Meal Pairing Suggestions
These pork chops have a sweet and savory thing going on, so they pair well with a lot of different sides. My personal favorites are creamy mashed potatoes to soak up the extra glaze, or some simple roasted asparagus or broccoli. A fresh green salad with a light vinaigrette is also a great way to balance the richness.
Cooking Time Efficiency
The best way to save time is to have everything ready before you start. Chop your garlic and measure out all your glaze ingredients while the pan is preheating. That way, you can whip up the glaze while the chops are getting their initial sear, and everything will be ready at the same time.
Tips for Leftovers and Storage
If you happen to have any leftovers, they’ll keep in an airtight container in the fridge for up to 3 days. The best way to reheat them is in a skillet over low heat with a splash of water or chicken broth to keep them from drying out. You can also slice the leftover pork chop cold and put it on a sandwich, which is secretly one of my favorite ways to eat it.
Frequently Asked Questions
Q1. Can I use boneless pork chops?
Ans: Absolutely. Just be sure to watch the cooking time, as they’ll likely cook a few minutes faster than bone-in chops.
Q2. My glaze seems too thin. What did I do wrong?
Ans: Nothing! Just let it simmer for a few more minutes on low heat. It will thicken up as some of the liquid evaporates.
Q3. Can I make these pork chops on the grill?
Ans: Yes, and they are fantastic grilled. Grill the chops over medium-high heat for a few minutes per side, then brush the glaze on during the last few minutes of cooking so the sugar doesn’t burn.
Q4. Is it okay if my pork is a little pink inside?
Ans: Yes, it is perfectly safe and actually better that way.

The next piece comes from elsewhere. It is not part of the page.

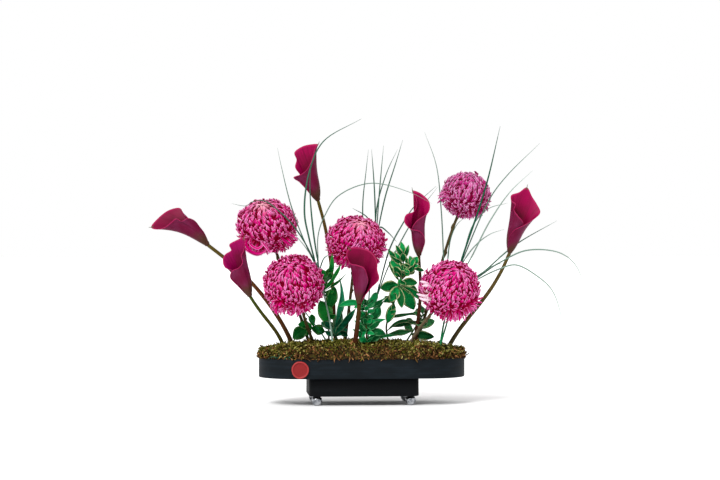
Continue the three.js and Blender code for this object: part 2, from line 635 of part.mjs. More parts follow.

As long as the internal temperature reaches 145°F, a little bit of pink in the center means your pork chop is juicy and not overcooked.
Wrapping Up
See? That wasn’t so hard. You now have everything you need to make the juiciest, most flavorful pork chops of your life. No more dry, sad dinners. This recipe is a game-changer, and it’s simple enough for any night of the week.